**Problem to work on**. Include in the output exactly the lines from the opening of the data through the line containing "for the node.", and nothing more.

**Collected material**.

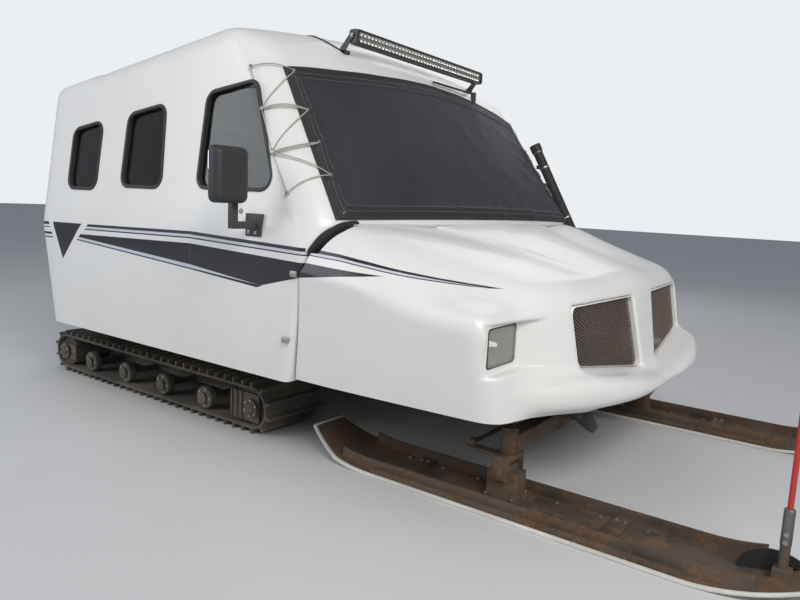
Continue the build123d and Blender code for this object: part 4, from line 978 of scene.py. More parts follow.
def softened(nodes: Nodes, node: str, body: str, finish: AnyFinish, width: float
             ) -> Piece:
    """A copy of a CAD node with its edges rounded, which stands for the node.

    Args:
        nodes: The CAD nodes by name.
        node: The node's name.
        body: The body that it moves with.
        finish: What it is dressed in.
        width: Width of the rounded edges.

    Returns:
        The new piece.
    """
    made = bpy.data.objects.new(f"{node}_form", nodes[node].data.copy())
    bpy.context.scene.collection.objects.link(made)
    work = bmesh.new()
    work.from_mesh(made.data)
    bmesh.ops.remove_doubles(work, verts=work.verts, dist=1e-5)
    bmesh.ops.dissolve_limit(work, angle_limit=math.radians(1.0), verts=work.verts, edges=work.edges)
    work.to_mesh(made.data)
    work.free()
    made = finished(redressed(made, finish), "BEVEL", width=width, segments=2, limit_method="ANGLE",
                    angle_limit=math.radians(35.0), use_clamp_overlap=True)
    return settle(made, body, finish, [node])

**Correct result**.
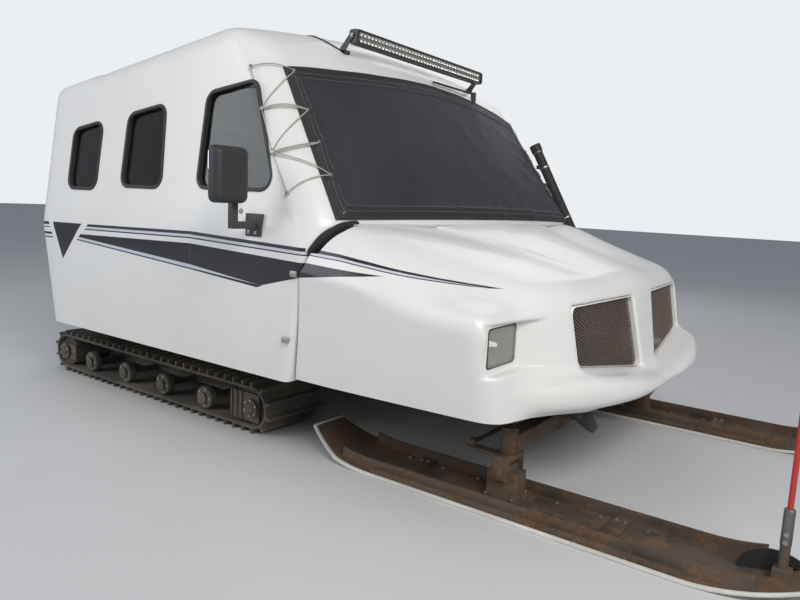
Continue the build123d and Blender code for this object: part 4, from line 978 of scene.py. More parts follow.
def softened(nodes: Nodes, node: str, body: str, finish: AnyFinish, width: float
             ) -> Piece:
    """A copy of a CAD node with its edges rounded, which stands for the node.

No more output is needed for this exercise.